Well... here we are in a new week and I still find myself living in the past!
I can't seem to get over that mangled GM trade I exited last week. Do you guys struggle with that stuff, holding onto bad trades? It's like holding onto bad relationships - you just got to cut the emotional ties and move on, right?!
Last Tuesday GM closed at 35.15. Everything in me said GET OUT! I had a profit of somewhere around $220 - $230, which was more than 50 percent of the original premium collected of $420. The volume that day was only a third of it's 3 month average, AND the $35 area had proven to be tough support. The chart AND my instincts said BOOK IT!
I held instead... 3 days later I exited the trade out of fear of the whole recall crap and government fine announcement press conference. I made $70.
I held it because of GREED, and sold it out of FEAR.
I also held it because I've been trying to be more disciplined, booking at least 65 to 75 percent of the original premium collected. But here's a question, should I use some arbitrary exit I think I'm entitled to? OR should I let the price action tell me when to get out?
The one positive I can take from all this, other than the fact that I did book a profit, is that my instincts were correct. I know that deep down I can do this. I just need to trust what I have learned.
Alright, I feel better! I just needed to get all that out!
Let's move on...
Below I'm going to highlight a few decisions and things I'm watching in my portfolio. However, If you would like to see ALL of my open positions, just click here.
100 shares of DDD @ 53.97 - Obviously I'm underwater here, but I've got an idea. If we get a drop to the $45 range I'm going to buy a call. Yes, I know that is a big NO NO for me - buying directional options. BUT, let me explain. It's going to be tricky, and I'm using small amounts of capital so I don't mind trying something different here. I'm going to buy a call on a pullback to $45 or so, THEN I'll sell a call against my shares when the stock rebounds back to the $49 range. (Or maybe I'll sell the call now, and then buy a call later on a pullback since we're trading around $49 right now.) Either way, the premium collected on the call sold will pay for my directional trade. In fact, after it's said and done, I'll still have a small credit. Basically it's a calendar call spread.
FB weekly $58 put, $100 premium - I sold one weekly $58 put on Friday. I'd love to see it expire worthless, but if FB runs up above $60 I may just close the trade and take my profit. Again, I'll just have to watch the price action and let it dictate my decisions.
MO June 41/42 credit call spread, $150 premium (10 contracts) - I'm watching this one closely. Even though it doesn't expire for another 4 plus weeks, I need to watch out for the ex-dividend date on 6/12. IF the stock is above my short strike of 41 before this date I'll need to close it out. I'm also keeping it on a short leash because my max risk on this play is high, $830! BUT it's a high probability (80%) that it closes UNDER $41 come expiration.
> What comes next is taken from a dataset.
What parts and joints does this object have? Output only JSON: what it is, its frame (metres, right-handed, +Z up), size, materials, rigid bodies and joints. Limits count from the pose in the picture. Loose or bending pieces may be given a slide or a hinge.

TWTR June $47 put, $465 premium - This play is a PURE stinker! For now I'm doing nothing, BUT once we get into June I'll look at rolling it out to a further-dated option, as well as rolling it down a few strikes to at least $44, maybe lower if I can get the premium.
Alright, so that's it for now. I'm looking at a few potential new positions, but I'll visit that in another blog post.